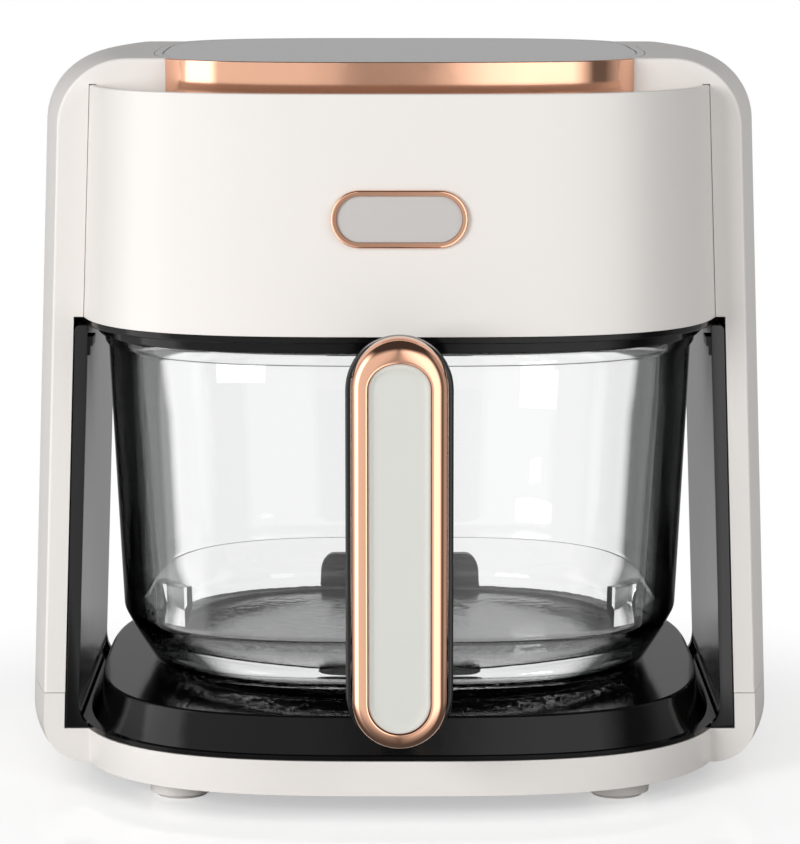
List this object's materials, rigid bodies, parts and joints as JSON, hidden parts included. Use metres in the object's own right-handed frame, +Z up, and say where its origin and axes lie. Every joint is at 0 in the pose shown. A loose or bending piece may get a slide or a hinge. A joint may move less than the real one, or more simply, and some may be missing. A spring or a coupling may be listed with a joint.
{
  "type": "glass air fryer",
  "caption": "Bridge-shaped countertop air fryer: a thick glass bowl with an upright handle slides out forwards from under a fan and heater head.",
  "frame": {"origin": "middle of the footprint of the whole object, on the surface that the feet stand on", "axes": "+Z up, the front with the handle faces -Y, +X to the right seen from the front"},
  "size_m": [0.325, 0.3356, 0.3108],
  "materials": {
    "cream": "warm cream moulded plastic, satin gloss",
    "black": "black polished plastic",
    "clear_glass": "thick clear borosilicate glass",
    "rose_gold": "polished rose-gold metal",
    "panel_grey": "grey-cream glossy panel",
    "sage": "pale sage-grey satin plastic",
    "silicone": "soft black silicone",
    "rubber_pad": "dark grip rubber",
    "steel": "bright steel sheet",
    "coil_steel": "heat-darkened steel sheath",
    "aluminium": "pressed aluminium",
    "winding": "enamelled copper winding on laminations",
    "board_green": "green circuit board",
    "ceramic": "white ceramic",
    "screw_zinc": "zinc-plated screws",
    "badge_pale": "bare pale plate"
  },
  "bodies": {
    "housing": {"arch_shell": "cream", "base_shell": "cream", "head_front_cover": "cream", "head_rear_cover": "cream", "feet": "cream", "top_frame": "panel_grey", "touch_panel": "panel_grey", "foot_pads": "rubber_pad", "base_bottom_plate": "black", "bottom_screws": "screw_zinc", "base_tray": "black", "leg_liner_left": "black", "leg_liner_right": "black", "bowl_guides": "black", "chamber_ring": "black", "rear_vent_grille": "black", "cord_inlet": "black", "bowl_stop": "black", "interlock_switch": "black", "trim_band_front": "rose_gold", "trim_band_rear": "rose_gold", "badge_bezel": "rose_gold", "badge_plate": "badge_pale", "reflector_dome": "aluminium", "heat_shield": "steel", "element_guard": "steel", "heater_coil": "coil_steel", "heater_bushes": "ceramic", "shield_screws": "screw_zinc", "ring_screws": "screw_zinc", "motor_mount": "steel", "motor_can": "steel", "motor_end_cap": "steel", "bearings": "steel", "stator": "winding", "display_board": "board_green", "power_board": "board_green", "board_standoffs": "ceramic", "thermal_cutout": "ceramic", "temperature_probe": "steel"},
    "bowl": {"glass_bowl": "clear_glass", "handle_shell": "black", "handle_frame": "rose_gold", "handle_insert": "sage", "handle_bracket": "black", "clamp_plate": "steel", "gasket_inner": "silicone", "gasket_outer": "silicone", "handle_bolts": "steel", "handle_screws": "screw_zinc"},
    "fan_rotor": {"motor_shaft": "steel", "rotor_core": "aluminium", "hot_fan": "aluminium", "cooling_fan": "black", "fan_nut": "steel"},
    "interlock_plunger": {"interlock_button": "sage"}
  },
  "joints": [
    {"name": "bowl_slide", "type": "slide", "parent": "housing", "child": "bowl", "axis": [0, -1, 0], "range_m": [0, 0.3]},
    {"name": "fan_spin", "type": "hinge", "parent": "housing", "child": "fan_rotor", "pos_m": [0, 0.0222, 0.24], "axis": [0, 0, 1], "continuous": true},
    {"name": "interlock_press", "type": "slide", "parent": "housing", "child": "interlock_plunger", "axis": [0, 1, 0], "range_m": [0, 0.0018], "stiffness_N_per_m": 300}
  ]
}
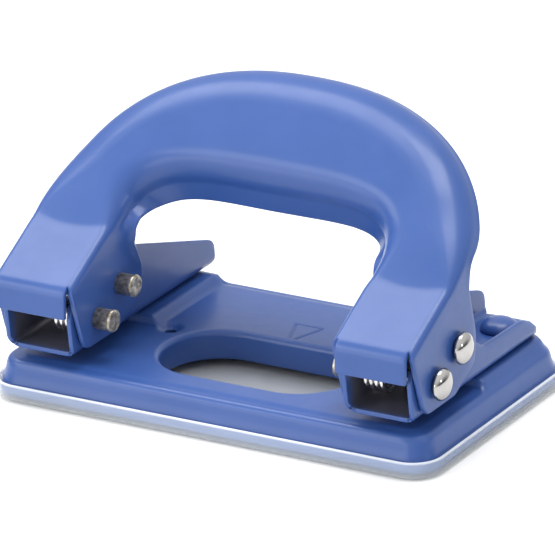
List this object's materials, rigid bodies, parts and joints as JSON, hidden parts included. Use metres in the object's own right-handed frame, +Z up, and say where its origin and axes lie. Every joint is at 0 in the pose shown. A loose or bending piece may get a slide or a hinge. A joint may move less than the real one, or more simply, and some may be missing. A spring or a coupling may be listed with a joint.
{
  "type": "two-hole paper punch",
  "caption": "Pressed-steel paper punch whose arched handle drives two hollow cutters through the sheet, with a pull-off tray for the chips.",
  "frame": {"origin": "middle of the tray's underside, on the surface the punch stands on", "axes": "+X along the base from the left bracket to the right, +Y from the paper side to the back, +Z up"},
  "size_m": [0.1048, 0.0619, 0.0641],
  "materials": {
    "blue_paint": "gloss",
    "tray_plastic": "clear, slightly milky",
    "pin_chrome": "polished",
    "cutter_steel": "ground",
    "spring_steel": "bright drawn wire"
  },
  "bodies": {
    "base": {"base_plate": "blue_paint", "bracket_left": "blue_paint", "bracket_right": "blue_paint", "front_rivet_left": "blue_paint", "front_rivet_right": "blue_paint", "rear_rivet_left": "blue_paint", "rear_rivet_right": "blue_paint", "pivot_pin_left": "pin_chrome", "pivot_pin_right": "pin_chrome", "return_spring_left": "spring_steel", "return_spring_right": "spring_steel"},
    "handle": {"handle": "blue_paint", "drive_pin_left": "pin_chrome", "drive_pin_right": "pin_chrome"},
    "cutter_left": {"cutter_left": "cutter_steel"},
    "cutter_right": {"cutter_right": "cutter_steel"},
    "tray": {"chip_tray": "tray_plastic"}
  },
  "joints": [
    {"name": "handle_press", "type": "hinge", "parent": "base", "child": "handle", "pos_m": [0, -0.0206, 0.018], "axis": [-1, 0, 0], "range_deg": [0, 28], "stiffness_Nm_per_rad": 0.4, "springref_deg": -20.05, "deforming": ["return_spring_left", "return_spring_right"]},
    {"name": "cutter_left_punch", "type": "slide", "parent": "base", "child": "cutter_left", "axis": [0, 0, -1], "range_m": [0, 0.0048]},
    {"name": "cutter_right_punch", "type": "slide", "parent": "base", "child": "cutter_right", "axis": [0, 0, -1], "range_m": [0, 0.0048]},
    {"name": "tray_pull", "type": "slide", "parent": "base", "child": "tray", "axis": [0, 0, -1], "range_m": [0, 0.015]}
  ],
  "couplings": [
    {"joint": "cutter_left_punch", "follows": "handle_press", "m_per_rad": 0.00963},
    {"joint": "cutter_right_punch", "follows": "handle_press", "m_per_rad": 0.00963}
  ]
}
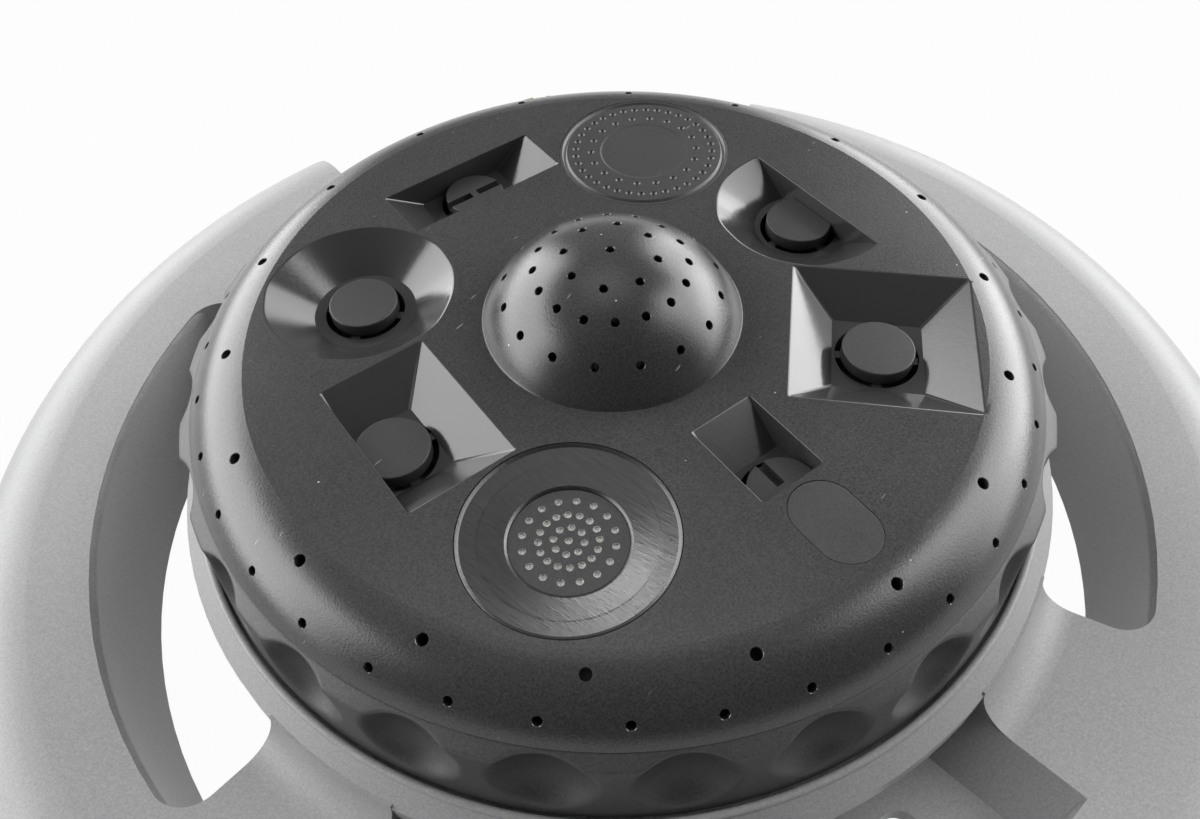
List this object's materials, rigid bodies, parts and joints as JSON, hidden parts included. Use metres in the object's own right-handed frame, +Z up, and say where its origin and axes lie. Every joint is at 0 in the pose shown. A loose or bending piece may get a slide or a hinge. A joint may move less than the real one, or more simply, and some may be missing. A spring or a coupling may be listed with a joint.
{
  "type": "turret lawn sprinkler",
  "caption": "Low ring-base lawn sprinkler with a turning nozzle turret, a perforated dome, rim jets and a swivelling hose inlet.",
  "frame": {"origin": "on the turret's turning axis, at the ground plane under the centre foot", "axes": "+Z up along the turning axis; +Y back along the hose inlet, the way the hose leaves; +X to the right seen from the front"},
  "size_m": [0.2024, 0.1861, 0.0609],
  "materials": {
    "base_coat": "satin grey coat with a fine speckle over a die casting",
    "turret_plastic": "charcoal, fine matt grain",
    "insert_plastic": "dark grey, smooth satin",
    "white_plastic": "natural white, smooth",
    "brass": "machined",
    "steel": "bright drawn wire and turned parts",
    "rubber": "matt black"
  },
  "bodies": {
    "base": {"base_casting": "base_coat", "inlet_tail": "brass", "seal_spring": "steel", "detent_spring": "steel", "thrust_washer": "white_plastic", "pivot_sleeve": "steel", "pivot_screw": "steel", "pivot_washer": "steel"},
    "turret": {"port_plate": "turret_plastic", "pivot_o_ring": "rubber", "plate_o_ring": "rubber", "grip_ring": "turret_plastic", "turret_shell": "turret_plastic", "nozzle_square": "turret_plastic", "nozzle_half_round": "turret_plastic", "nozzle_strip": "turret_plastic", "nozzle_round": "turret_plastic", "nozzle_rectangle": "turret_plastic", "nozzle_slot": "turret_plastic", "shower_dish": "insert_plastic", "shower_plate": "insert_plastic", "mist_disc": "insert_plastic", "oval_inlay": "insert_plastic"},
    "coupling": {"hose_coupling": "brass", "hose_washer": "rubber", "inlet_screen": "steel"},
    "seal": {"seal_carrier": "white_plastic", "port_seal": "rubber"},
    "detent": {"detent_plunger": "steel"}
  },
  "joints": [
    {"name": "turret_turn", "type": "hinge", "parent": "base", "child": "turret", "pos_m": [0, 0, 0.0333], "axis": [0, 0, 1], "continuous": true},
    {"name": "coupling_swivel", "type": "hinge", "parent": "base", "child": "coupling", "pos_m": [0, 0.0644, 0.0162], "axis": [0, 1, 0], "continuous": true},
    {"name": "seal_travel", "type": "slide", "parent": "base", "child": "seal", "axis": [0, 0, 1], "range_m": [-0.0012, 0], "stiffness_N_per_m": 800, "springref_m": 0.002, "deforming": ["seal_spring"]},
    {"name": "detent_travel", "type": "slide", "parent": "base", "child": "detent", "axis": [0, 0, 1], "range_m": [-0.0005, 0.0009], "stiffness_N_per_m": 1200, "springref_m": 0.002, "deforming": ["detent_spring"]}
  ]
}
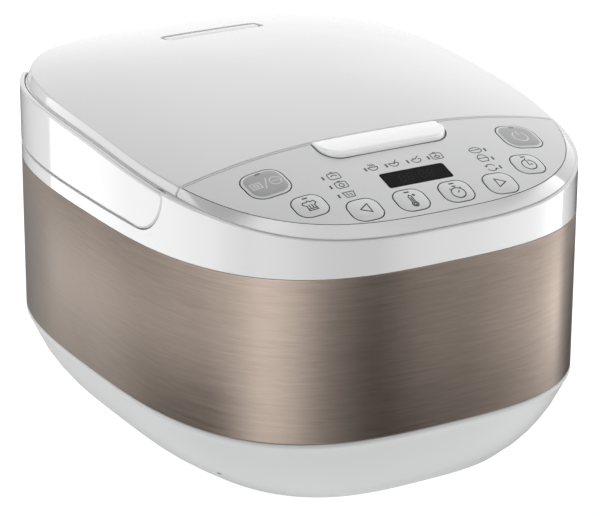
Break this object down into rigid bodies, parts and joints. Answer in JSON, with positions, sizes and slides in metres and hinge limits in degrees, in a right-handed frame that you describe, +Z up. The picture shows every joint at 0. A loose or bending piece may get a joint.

Task details: Show all lines from the records above where the word "slides" occurs.

Solution to the exercise:
  "caption": "Bridge-shaped countertop air fryer: a thick glass bowl with an upright handle slides out forwards from under a fan and heater head.",
Break this object down into rigid bodies, parts and joints. Answer in JSON, with positions, sizes and slides in metres and hinge limits in degrees, in a right-handed frame that you describe, +Z up. The picture shows every joint at 0. A loose or bending piece may get a joint.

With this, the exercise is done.